According to a series of focus groups and one-on-one interviews we conducted with institutional investors, thought leadership materials must have six ingredients to craft effective thought leadership materials for this exclusive audience:
Thought leadership has the greatest chance of being read if the topic is timely and unique. To reach institutional investors, lead with bold and forward-focused statements. No one wants to read the same thing written by 20 different managers, so strive to produce the most differentiated viewpoints backed by well-constructed arguments.

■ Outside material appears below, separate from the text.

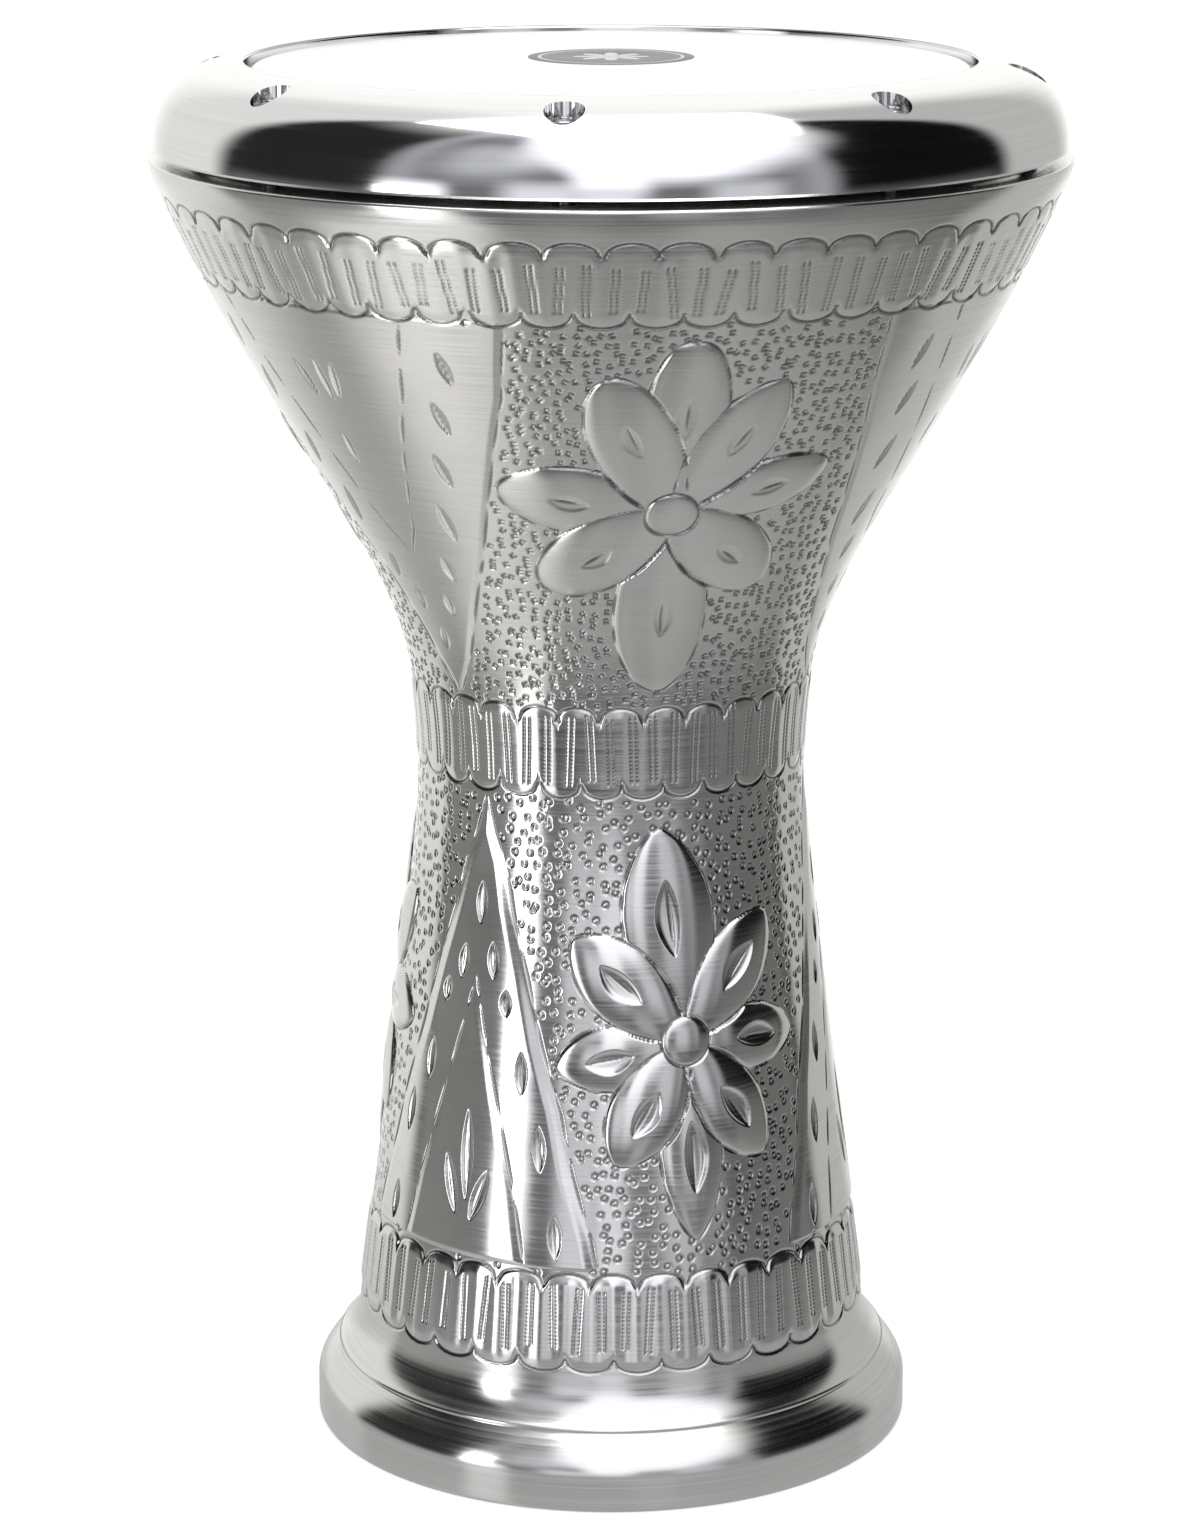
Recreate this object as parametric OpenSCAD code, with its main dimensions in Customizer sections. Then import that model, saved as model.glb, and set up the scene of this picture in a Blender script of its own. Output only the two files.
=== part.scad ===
// Goblet drum (darbuka): a cast aluminium goblet open at the foot, with a synthetic head
// that a clamp ring and eight socket-head screws pull down over the bearing edge.
// Origin: centre of the base, on the surface that the drum stands on. +Z is up.

/* [Foot] */
// Outer radius of the upright band at the base
foot_r = 93.8; // [92:0.1:97]
// Height of the upright band at the base
foot_band_h = 11; // [8:0.5:13]
// Radius of the turned bead between the foot's two curves
bead_r = 87; // [85:0.1:89]
// Height of the turned bead
bead_z = 23.5; // [21:0.5:26]
// Radius of the opening in the base
mouth_r = 88.6; // [86:0.1:89]

/* [Goblet] */
// Outer radius of the trunk where it flares into the foot
trunk_r = 79.7; // [76:0.1:82]
// Height at which the trunk flares into the foot
trunk_z = 40; // [36:0.5:44]
// Outer radius of the waist
waist_r = 60; // [57:0.1:63]
// Height of the waist
waist_z = 210; // [200:1:215]
// Outer radius of the bowl at the middle of its flare
bowl_r = 86.7; // [84:0.1:90]
// Outer radius of the shell's top
rim_r = 138.7; // [137.5:0.1:140]
// Height of the shell's top face, under the tuning ring
rim_z = 400; // [398:0.5:401.5]
// Thickness of the cast wall, measured square to its surface
wall = 3.6; // [3:0.1:5]

/* [Head] */
// Height of the playing surface above the base
head_z = 426.3; // [425.5:0.1:427]
// Thickness of the head's film
film_t = 0.4; // [0.3:0.05:0.5]
// Radius of the rounded bearing edge that the film turns over
edge_round = 2; // [1.5:0.1:2.2]
// Outer radius of the bearing wall
bearing_r = 107.4; // [107:0.1:107.8]
// Height of the playing surface over the underside of the ring's lip
hoop_drop = 8.1; // [7:0.1:9]
// Radius of the plain badge on the film
badge_r = 25.3; // [20:0.1:30]
// How far the badge lies from the centre of the head
badge_offset = 20; // [0:1:40]

/* [Tuning ring] */
// Outer radius of the tuning ring
ring_r = 137.5; // [136.5:0.1:138.5]
// Radius of the ring's opening, over the head
ring_open_r = 109.5; // [109:0.1:110]
// Height of the ring's crown
ring_top_z = 428; // [427.5:0.1:429]
// Height of the ring's lower face
ring_bottom_z = 402.2; // [402:0.1:403]
// How square the ring's section is: 2 is a quarter ellipse
ring_squareness = 2.64; // [2.2:0.02:3]

/* [Screws] */
// Number of tuning screws
screw_count = 8; // [6:1:10]
// Radius of the circle that the screws stand on
screw_circle_r = 124; // [122:0.1:126]
// Direction of the first screw from +X, in degrees
screw_start = -95.9; // [-100:0.1:-80]
// Nominal diameter of the thread
thread_d = 6; // [5:1:6]
// Length of a screw under its head
screw_l = 30; // [24:1:32]
// Width of the hexagon socket across its flats
socket_af = 5; // [4:1:5]
// Diameter of the counterbore that hides a screw's head
counterbore_d = 11.4; // [11.2:0.1:12]
// Height of the counterbore's floor
counterbore_z = 414.5; // [413:0.1:416]

/* [Hidden] */

$fn = 96;

cast_colour = [0.66, 0.66, 0.65];
polished_colour = [0.82, 0.82, 0.83];
film_colour = [0.96, 0.96, 0.95];
badge_colour = [0.55, 0.56, 0.57];
resin_colour = [0.75, 0.72, 0.6];
steel_colour = [0.45, 0.45, 0.47];

// The goblet's outer line, from the foot up: height, radius, and slope of radius over height
STATIONS = [
    [bead_z, bead_r, -1.3],
    [trunk_z, trunk_r, -0.125],
    [150, 65.6, -0.11],
    [waist_z, waist_r, -0.02],
    [240, waist_r + 1.6, 0.12],
    [300, bowl_r, 0.6],
    [rim_z - 12, rim_r - 4.4, 0.44],
    [rim_z, rim_r, 0]
];
line_step = 6;
foot_curve_steps = 8;
bead_drop = 0.8;

// Inside of the foot and rim
mouth_band_h = 10;
rim_edge = 0.6;
gusset_z = rim_z - 26;
throat_r = bearing_r - 2 * edge_round;
throat_z = rim_z - 8;
edge_z = head_z - film_t - 0.1 - edge_round;
film_gap = 0.1;
bearing_fillet = 1.5;
badge_t = 0.15;

// Tuning ring
ring_side_z = ring_bottom_z - 4;
ring_curve_r = ring_open_r - 1.5;
ring_curve_steps = 16;
ring_crown_t = 83;
lip_z = head_z - hoop_drop;
recess_r = 116;
ring_edge = 0.8;

// Head hoop: an aluminium channel that holds the film's edge in resin
hoop_in_r = bearing_r + 1.2;
hoop_out_r = recess_r - 1.2;
hoop_sheet = 1.2;
hoop_h = 10.2;
hoop_inner_h = 5.5;
hoop_z = lip_z - hoop_h;
resin_gap = 0.05;
resin_top_z = hoop_z + 7;
film_edge_r = (hoop_in_r + hoop_out_r) / 2;
skirt_bend_z = lip_z + 0.3;
skirt_top_z = edge_z;

// Screws
screw_head_d = 10;
screw_head_h = 6;
screw_edge = 0.5;
socket_depth = 3;
socket_cone = 1.2;
clearance_d = thread_d + 0.6;
running_gap = 0.05;
tapped_depth = 17.5;
washer_d = 11;
washer_bore_d = thread_d + 0.4;
washer_t = 1.6;
seat_z = counterbore_z + washer_t;

// Radius at height z on a smooth curve between two stations
function between(z, a, b) =
    let (h = b[0] - a[0], t = (z - a[0]) / h)
    (2 * t^3 - 3 * t^2 + 1) * a[1] + (t^3 - 2 * t^2 + t) * h * a[2]
    + (3 * t^2 - 2 * t^3) * b[1] + (t^3 - t^2) * h * b[2];

// Index of the station at or under height z
function station_under(z) =
    max([for (i = [0:len(STATIONS) - 2]) if (z >= STATIONS[i][0] || i == 0) i]);

function outer_r(z) =
    let (i = station_under(z)) between(z, STATIONS[i], STATIONS[i + 1]);

// Inner radius: the wall's thickness is kept square to the outer line
function inner_r(z) =
    let (slope = (outer_r(z + 0.5) - outer_r(z - 0.5))) outer_r(z) - wall * sqrt(1 + slope^2);

// Heights from one level to another in near equal steps, both ends included
function heights(low, high) =
    let (n = max(1, round((high - low) / line_step)))
    [for (i = [0:n]) low + (high - low) * i / n];

// Heights of the outer line, with every station hit exactly
function outer_heights() = [
    for (i = [0:len(STATIONS) - 2])
        let (h = heights(STATIONS[i][0], STATIONS[i + 1][0]))
        for (k = [0:len(h) - 2]) h[k]
];

function reversed(list) = [for (i = [len(list) - 1:-1:0]) list[i]];

function arc(cx, cz, r, from, to, n) =
    [for (i = [0:n]) let (a = from + (to - from) * i / n) [cx + r * cos(a), cz + r * sin(a)]];

// The foot's lower curve, from the top of its band up to just under the bead
function foot_curve() = [
    for (i = [0:foot_curve_steps])
        let (
            z = foot_band_h + (bead_z - bead_drop - foot_band_h) * i / foot_curve_steps,
            a = [foot_band_h, foot_r, 0],
            b = [bead_z - bead_drop, bead_r - bead_drop, -1.1]
        )
        [between(z, a, b), z]
];

module shell_section() {
    outside = concat(
        [[foot_r - rim_edge, 0], [foot_r, rim_edge]],
        foot_curve(),
        [for (z = outer_heights()) [outer_r(z), z]]
    );
    rim = concat(
        [[rim_r, rim_z - rim_edge], [rim_r - rim_edge, rim_z]],
        [[bearing_r + bearing_fillet, rim_z], [bearing_r, rim_z + bearing_fillet]],
        arc(bearing_r - edge_round, edge_z, edge_round, 0, 180, 10),
        [[throat_r, throat_z]]
    );
    inner_foot = [trunk_z, inner_r(trunk_z), -0.125];
    inner_mouth = [mouth_band_h, mouth_r, -0.3];
    inside = concat(
        [for (z = reversed(heights(trunk_z, gusset_z))) [inner_r(z), z]],
        [
            for (z = reversed(heights(mouth_band_h, trunk_z)))
                if (z < trunk_z) [between(z, inner_mouth, inner_foot), z]
        ],
        [[mouth_r, 0]]
    );
    polygon(concat(outside, rim, inside));
}

module at_screws() {
    for (i = [1:screw_count]) at_screw(i) children();
}

module at_screw(i) {
    rotate(screw_start + (i - 1) * 360 / screw_count) translate([screw_circle_r, 0, 0]) children();
}

// One casting: foot, trunk, bowl, the gusseted top with its tapped holes, and the bearing wall
module shell() {
    color(cast_colour) difference() {
        rotate_extrude() shell_section();
        at_screws()
            translate([0, 0, rim_z - tapped_depth])
                cylinder(d = thread_d + 2 * running_gap, h = tapped_depth + 1, $fn = 32);
    }
}

module ring_section() {
    side = ring_r - ring_curve_r;
    rise = ring_top_z - ring_side_z;
    start = asin(((ring_bottom_z + ring_edge - ring_side_z) / rise) ^ (ring_squareness / 2));
    outside = [
        for (i = [0:ring_curve_steps])
            let (a = start + (ring_crown_t - start) * i / ring_curve_steps)
            [
                ring_curve_r + side * cos(a) ^ (2 / ring_squareness),
                ring_side_z + rise * sin(a) ^ (2 / ring_squareness)
            ]
    ];
    inside = [
        [ring_open_r + ring_edge, ring_top_z],
        [ring_open_r, ring_top_z - ring_edge],
        [ring_open_r, lip_z],
        [recess_r, lip_z],
        [recess_r, ring_bottom_z + ring_edge],
        [recess_r + ring_edge, ring_bottom_z],
        [outside[0][0] - ring_edge, ring_bottom_z]
    ];
    polygon(concat(outside, inside));
}

// Clamp ring with a counterbored hole for each screw; its lip presses on the head's hoop
module tuning_ring() {
    color(polished_colour) difference() {
        rotate_extrude() ring_section();
        at_screws() {
            translate([0, 0, counterbore_z]) cylinder(d = counterbore_d, h = 30, $fn = 48);
            translate([0, 0, ring_bottom_z - 1]) cylinder(d = clearance_d, h = 30, $fn = 32);
        }
    }
}

// Playing surface of the head, down to where the film leaves the rounded bearing edge
module head_film() {
    turn_r = edge_round + film_gap;
    centre_r = bearing_r - edge_round;
    color(film_colour) rotate_extrude() polygon(concat(
        [[0, head_z], [0, head_z - film_t]],
        arc(centre_r, edge_z, turn_r, 90, 0, 8),
        arc(centre_r, edge_z, turn_r + film_t, 0, 90, 8)
    ));
}

// The same film between the bearing edge and the hoop, where it stretches as the ring moves
module head_skirt() {
    in_r = bearing_r + film_gap;
    out_r = in_r + film_t;
    low = resin_top_z + resin_gap;
    color(film_colour) rotate_extrude() polygon([
        [in_r, skirt_top_z],
        [in_r, skirt_bend_z],
        [film_edge_r - film_t, low],
        [film_edge_r, low],
        [out_r, skirt_bend_z + 0.2],
        [out_r, skirt_top_z]
    ]);
}

module head_hoop() {
    color(polished_colour) rotate_extrude() polygon([
        [hoop_in_r, hoop_z],
        [hoop_out_r, hoop_z],
        [hoop_out_r, lip_z],
        [hoop_out_r - hoop_sheet, lip_z],
        [hoop_out_r - hoop_sheet, hoop_z + hoop_sheet],
        [hoop_in_r + hoop_sheet, hoop_z + hoop_sheet],
        [hoop_in_r + hoop_sheet, hoop_z + hoop_inner_h],
        [hoop_in_r, hoop_z + hoop_inner_h]
    ]);
}

// Resin that locks the film's edge in the hoop
module hoop_resin() {
    in_r = hoop_in_r + hoop_sheet + resin_gap;
    out_r = hoop_out_r - hoop_sheet - resin_gap;
    low = hoop_z + hoop_sheet + resin_gap;
    color(resin_colour) rotate_extrude() polygon([
        [in_r, low],
        [out_r, low],
        [out_r, resin_top_z],
        [in_r + 1, resin_top_z],
        [in_r, hoop_z + hoop_inner_h - resin_gap]
    ]);
}

module head_badge() {
    color(badge_colour)
        translate([0, badge_offset, head_z]) cylinder(r = badge_r, h = badge_t, $fn = 64);
}

// Socket-head cap screw, standing on its washer
module tuning_bolt() {
    head_r = screw_head_d / 2;
    shank_r = thread_d / 2;
    tip = -screw_l;
    color(steel_colour) difference() {
        rotate_extrude($fn = 48) polygon([
            [0, tip],
            [shank_r - 2 * screw_edge, tip],
            [shank_r, tip + 2 * screw_edge],
            [shank_r, 0],
            [head_r, 0],
            [head_r, screw_head_h - screw_edge],
            [head_r - screw_edge, screw_head_h],
            [0, screw_head_h]
        ]);
        translate([0, 0, screw_head_h - socket_depth])
            cylinder(d = socket_af / cos(30), h = socket_depth + 1, $fn = 6);
        translate([0, 0, screw_head_h - socket_depth - socket_cone])
            cylinder(r1 = 0.2, r2 = socket_af / 2 - 0.2, h = socket_cone + 0.1, $fn = 32);
    }
}

module washer() {
    color(steel_colour) difference() {
        cylinder(d = washer_d, h = washer_t, $fn = 48);
        translate([0, 0, -1]) cylinder(d = washer_bore_d, h = washer_t + 2, $fn = 32);
    }
}

shell();
tuning_ring();
head_film();
head_skirt();
head_hoop();
hoop_resin();
head_badge();
for (i = [1:screw_count])
    at_screw(i) translate([0, 0, seat_z]) tuning_bolt();
for (i = [1:screw_count])
    at_screw(i) translate([0, 0, counterbore_z]) washer();
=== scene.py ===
"""Looks of a goblet drum: a chased aluminium shell, a polished clamp ring and a white film head.

Shapes are worked out in millimetres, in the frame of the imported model, and become metres when a
mesh is made. Directions round the drum are in degrees from the front (-Y), growing towards +X.
"""
import math

import bpy
import numpy as np
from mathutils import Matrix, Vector


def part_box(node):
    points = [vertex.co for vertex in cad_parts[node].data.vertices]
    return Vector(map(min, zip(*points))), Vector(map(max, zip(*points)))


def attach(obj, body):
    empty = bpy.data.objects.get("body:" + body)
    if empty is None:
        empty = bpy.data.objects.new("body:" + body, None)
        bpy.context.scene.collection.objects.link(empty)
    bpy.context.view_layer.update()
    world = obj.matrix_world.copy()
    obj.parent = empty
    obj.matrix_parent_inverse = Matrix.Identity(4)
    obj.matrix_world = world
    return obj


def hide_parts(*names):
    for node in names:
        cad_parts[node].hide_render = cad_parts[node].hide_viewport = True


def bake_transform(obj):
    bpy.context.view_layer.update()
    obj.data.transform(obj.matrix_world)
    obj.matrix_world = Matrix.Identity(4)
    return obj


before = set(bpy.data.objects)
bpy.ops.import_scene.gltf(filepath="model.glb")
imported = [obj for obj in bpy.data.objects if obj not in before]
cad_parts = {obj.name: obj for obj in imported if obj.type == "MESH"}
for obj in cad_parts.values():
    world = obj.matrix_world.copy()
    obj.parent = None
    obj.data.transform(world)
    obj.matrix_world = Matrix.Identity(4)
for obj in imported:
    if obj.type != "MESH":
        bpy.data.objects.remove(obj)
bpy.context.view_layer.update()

MM = 0.001
rng = np.random.default_rng(7)


def cad_box_mm(node):
    """Lowest and highest corner of a CAD node, in millimetres."""
    low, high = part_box(node)
    return np.array(low) / MM, np.array(high) / MM


# ---------------------------------------------------------------- sizes taken from the frame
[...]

“If I’ve got something right now about the Dutch elections … I’m much more likely to read it.” Investment Committee Chair, New York, $330M Endowment & Foundation Investor
“I like to read dissent because I’m bombarded with mainstream views. I want some rational expectation with the cause for each view they have.” CFO, IDI, $50M Defined Contribution Investor
Effective pieces must balance being sophisticated, engaging and objective. For asset managers, the key lies in knowing how to adjust the sophistication dial to match the appropriate tone of voice and education level for each institutional investor segment. To execute this strategy, create community- and industry-specific content tailored to the needs and interests of each audience. For example, the objectives of retirement plans serving part-time employees dramatically differ from the objectives of retirement plans serving aging baby boomers. Similarly, the thought leadership pieces that most resonate with the unique needs of an oil and gas company retirement plans vary greatly from those that most resonate with non-profit or university pension plans.
“It’s not as good as some of the endowment manager commentary. … They know the audience that they are speaking to is probably not as a sophisticated group of investors, and so it’s not as detailed and deep.” CFO, New York, $80M DC and Endowment & Foundation Investor
“I loved how it just focused me in right away and giving real eight reasons why they’re bullish on real assets … I’d love to spend time reading this and understanding why they’re bullish on real assets.” SVP Finance, New York, $70M Defined Contribution Investor
“So they took more objective approach to that, rather than saying,‘Here’s why you need to have it’… I’m looking for a more objective view of assets management than someone trying to persuading [sic] you why they’re best.” CFO, IDI, $50M Defined Contribution Investor
Finally, thought leadership produced by firms must be backed by strong underlying investment performance in order to be deemed credible and worthy of consumption.
“They may be saying things that sound insightful, but if they’re not making good returns then you think, well, it looks a little suspect.” CIO, New York, $2B Endowment & Foundation Investor
At the end of day, however, it’s important for managers to lead with strategic ideas. After all, a smart, forward-thinking, provocative piece has the potential of not only being read by the primary target but passed along to trusted institutional investor colleagues and community members.